В «Путешествии в Стамбул» (1985 г.) Бродский заметил: «Взглянуть на Отечество извне можно, только оказавшись вне стен Отечества». Важное замечание, особенно в связи с предметом нашего разговора.
Прежде всего: герой войны видится ему теперь подлинным героем, заслужившим свой памятник. «Гроб на лафете, лошади круп» — это конный памятник Жукову. Звуки «русских военных плачущих труб» не раздражают поэта (тем более что он их как бы и не слышит, а — «видит»). Точка смерти («в регалии убранный труп», «в смерть уезжает пламенный Жуков») начинает стихотворение, уводящее героя в бессмертие («Вижу колонны замерших внуков»), отсюда (сверху? извне?) поэту виден масштаб героя, «блеском маневра о Ганнибале» напоминавшего «средь волжских степей». Теперь это истинный «Воин» (недаром Бродский начинает строку «Воином» с большой буквы) в ряду бессмертных исторических фигур («как Велизарий или Помпей»). Проливший много «крови солдатской в землю чужую», что он скажет, представ перед высшим, солдатским судом? «Я воевал». Бродский пишет неожиданное оправдание героя: «К правому делу Жуков десницы больше уже не приложит в бою» (курсив мой. — Н. И. ), возводя его не только к образам и героям античности (ряд: Лета, Ганнибал, Велизарий, Помпей, лепта), но и к русской героике (вышеупомянутый державинский Суворов, откуда есть пошли «десницы», «пред коим», «вражьих», «средь»), и просто к народной лексике («твои прахоря»). «Спи!» Бродского — это «ныне отпущаеши раба Твоего», уезжающего в славу? (Хотя и — «полный провал»… )

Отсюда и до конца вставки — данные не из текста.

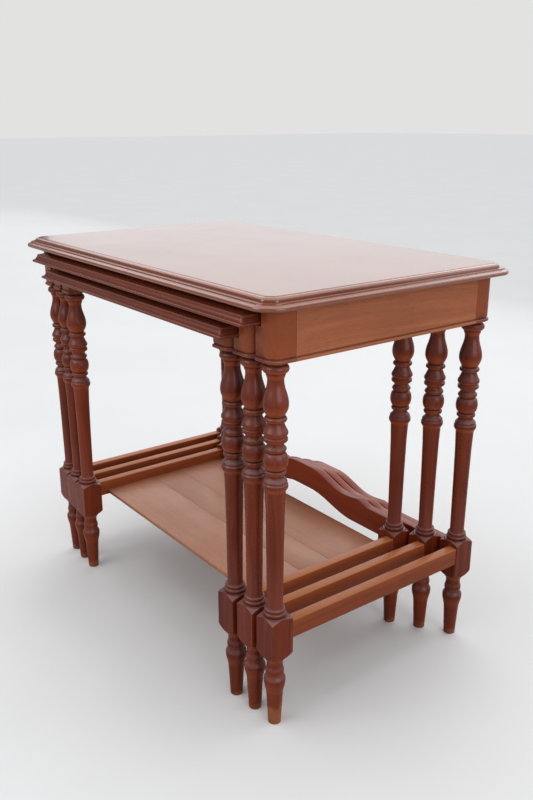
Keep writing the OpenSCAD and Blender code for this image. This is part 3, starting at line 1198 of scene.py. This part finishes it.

История Второй мировой становится здесь Историей с прописной буквы, Историей Великой Отечественной, где взвешены и потери, и то, что ими куплено («родину спасшему» — памятник Бродского). Торжественность и величавость, трагизм и плач — хотя и окажется Жуков в «адской области». Противоречивость фигуры Жукова (как и «советской» войны в целом) подчеркнута и контрастным светом в стихотворении: «блеск» маневра и «опала» в конце (слово «опала» переводит сияние «блеска» в опаловое сияние — не только опальность звучит в нем для русского слуха). Подчеркнута она и контрастным цветом: « пламенный » — это не только «огненный, жаркий, горячий, пылкий, страстный» (В. Даль), но и ярко-красный цвет, здесь же, рядом, и ярко-алая «кровь солдатская», пролитая и по воле Жукова, но как бы роднящая его с воинством; а умирает Жуков «в белой кровати». Сюда же относится и сопоставление «слов» поэта и каких-то там «прахорей», то бишь сапог, — слова, в котором слышны и прах, тлен («Все во прах падет»), и печаль («Посыпать свою голову прахом и пеплом — заявить печаль, горе, общественное бедствие». — В. Даль), и прошедшая война как труд, работа («прать» — отсюда «прачка»), и «пря», битва, сопровождавшая судьбу Жукова («борьба, ратованье, бой, битва, сраженье» — В. Даль), и «пря» как спор вокруг его по-своему еретической фигуры. «Лета» — «алчная», и тут же (в рифму, что особенно подчеркивает различие при сходстве) «лепта» — жалкая. И наконец, наиболее сильнодействующее противопоставление: «смело входили в чужие столицы, по возвращались в страхе в свою»: чужое и свое, смелость и страх. Итоговое «всё же» — этапно для размышлений поэта, снимающего контрасты и противопоставления:
Бей, барабан, и, военная флейта,
Громко свисти на манер снегиря.
Поэт озвучивает , вызывая державинский звук, немую картину маршальских похорон, увиденную им на экране ТВ через океан.
Что такое — это видение? Это как бы всепроникающий Глаз, «весь свет», весь окоем обнимающий («…качество зрения определяется метафизическими возможностями индивидуума», — заметил Бродский в эссе, посвященном цветаевскому «Новогоднему»), В Древнем Египте Око Солнца, напоминает А. Синявский в книге «Иван-дурак», — божественный, проницательный глаз. И еще: наш-то Илья Муромец «крестил глаза на икону святых очей». «В сиянии несотворенного света, — пишет Синявский, — по свидетельству очевидцев, дух преисполняется мирообъемлющим зрением, удостоенный видеть всё и повсюду» [6] Народные русские сказки А. И. Афанасьева в трех томах. М., 1957, т. 3. С. 353–355.
. В русской сказке роль такого Ока («святых очей») исполняет яблочко на серебряном блюдечке: «Покатила наливным яблочком по серебряному блюдечку, а на блюдечке-то один за другим города выставляются, в них полки собираются со знаменами, со пищалями, в боевой строй становятся; воеводы перед строями, головы перед взводами, десятники перед десятнями; и пальба, и стрельба, дым облаком свил, все из глаз закрыл!» [7] Народные русские сказки А. И. Афанасьева в трех томах. М., 1957, т. 3. С. 353–355.
Разве это не всевидящее око ТВ, за которым стоит поэт (всеобъемлющий «объектив» автора)? «Просветленное око, даже войну обращающее в украшение мира?» [8] А. Синявский, цит. соч. С. 92.